FDA Approves Morning After Pill
The Food and Drug Administration Wednesday allowed the first-ever sales and marketing of a kit of emergency contraceptive pills that women can take the morning after unprotected sex to prevent pregnancy.
The PREVEN kits will be available by prescription by the end of September, said Roderick Mackenzie, chairman and founder of Gynetics Inc. of Somerville, N.J., which won the first approval to advertise and sell morning-after pills.
The FDA has long told women, and doctors, how to use standard birth control pills in this manner, and the agency last year gave out specific information about which pills and dosages were effective as contraception up to 72 hours after unprotected sex.
But Wednesday's approval, for the first time, allows a pharmaceutical company to advertise and to sell special morning-after packets that women can keep in their medicine cabinets.
"It's not only a scientific but an ethical advance," said Arthur Caplan, director of the Center for Bioethics at the University of Pennsylvania. "Women now have more options, and have long deserved to have the rights to prevent unplanned pregnancies."
Anti-abortion groups, however, have criticized the method.
The morning-after pills are different from RU-486, the French abortion pill, which actually ends a pregnancy several weeks after it has begun.
Gynetics had said the company would market the emergency kit last year, becoming the first U.S. company to take action since the FDA approved using contraceptive pills for emergency birth control.
In February 1997, the FDA said six brands of birth control pills were safe and effective as morning-after pills, the first federal acknowledgment of the emergency birth control method that European women have been prescribed for years.
Until now, however, contraceptive manufacturers have refused to sell the form of emergency birth control here, citing litigation and political fears.
The pills prevent or delay ovulation, experts said. Some say the pills could possibly prevent a fertilized egg from implanting in the uterine wall so it can grow into an embryo.
If an embryo is already implanted and growing, the morning-after pills will have no effect unlike with RU-486.
The FDA said the regimen is effective 75 percent of the time.

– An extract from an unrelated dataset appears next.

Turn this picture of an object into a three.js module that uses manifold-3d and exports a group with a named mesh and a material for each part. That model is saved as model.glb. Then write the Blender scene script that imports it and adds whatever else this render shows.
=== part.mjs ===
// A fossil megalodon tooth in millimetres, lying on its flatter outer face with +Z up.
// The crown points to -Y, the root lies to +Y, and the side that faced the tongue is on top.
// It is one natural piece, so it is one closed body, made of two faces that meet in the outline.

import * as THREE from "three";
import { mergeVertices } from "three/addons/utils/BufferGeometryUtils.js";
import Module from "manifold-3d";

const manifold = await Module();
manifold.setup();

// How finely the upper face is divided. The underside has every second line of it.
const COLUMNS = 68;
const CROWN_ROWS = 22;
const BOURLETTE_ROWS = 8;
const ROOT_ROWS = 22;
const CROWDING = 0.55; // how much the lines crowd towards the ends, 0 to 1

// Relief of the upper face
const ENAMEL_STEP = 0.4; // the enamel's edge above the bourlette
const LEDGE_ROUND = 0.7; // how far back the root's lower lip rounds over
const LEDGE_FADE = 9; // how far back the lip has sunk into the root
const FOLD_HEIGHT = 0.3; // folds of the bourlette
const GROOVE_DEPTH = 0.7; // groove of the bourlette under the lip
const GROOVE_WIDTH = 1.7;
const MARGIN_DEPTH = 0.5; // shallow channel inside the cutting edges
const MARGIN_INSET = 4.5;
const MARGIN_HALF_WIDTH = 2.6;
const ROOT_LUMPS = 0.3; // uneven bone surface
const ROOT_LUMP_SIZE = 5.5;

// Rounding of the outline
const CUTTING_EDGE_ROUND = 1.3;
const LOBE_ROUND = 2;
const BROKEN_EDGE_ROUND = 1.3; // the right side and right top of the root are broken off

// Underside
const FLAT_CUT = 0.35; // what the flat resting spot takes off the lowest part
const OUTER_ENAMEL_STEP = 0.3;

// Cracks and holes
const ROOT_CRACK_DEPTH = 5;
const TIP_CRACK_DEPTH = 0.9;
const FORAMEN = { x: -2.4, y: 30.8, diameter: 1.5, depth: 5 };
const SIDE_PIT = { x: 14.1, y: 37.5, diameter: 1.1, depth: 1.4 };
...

It consists of taking two oral contraceptive pills within 72 hours of unprotected sex, and another two pills 12 hours later.
For every 100 women who have unprotected sex during the second or third week of their menstrual cycle, eight would normally become pregnant but only two would if the women took the emergency birth control, according to studies.
The emergency contraceptive's side effects are nausea and vomiting, sometimes severe. More than 4 million women have taken emergency contraception in Britain alone, and studies there have shown no serious side effects.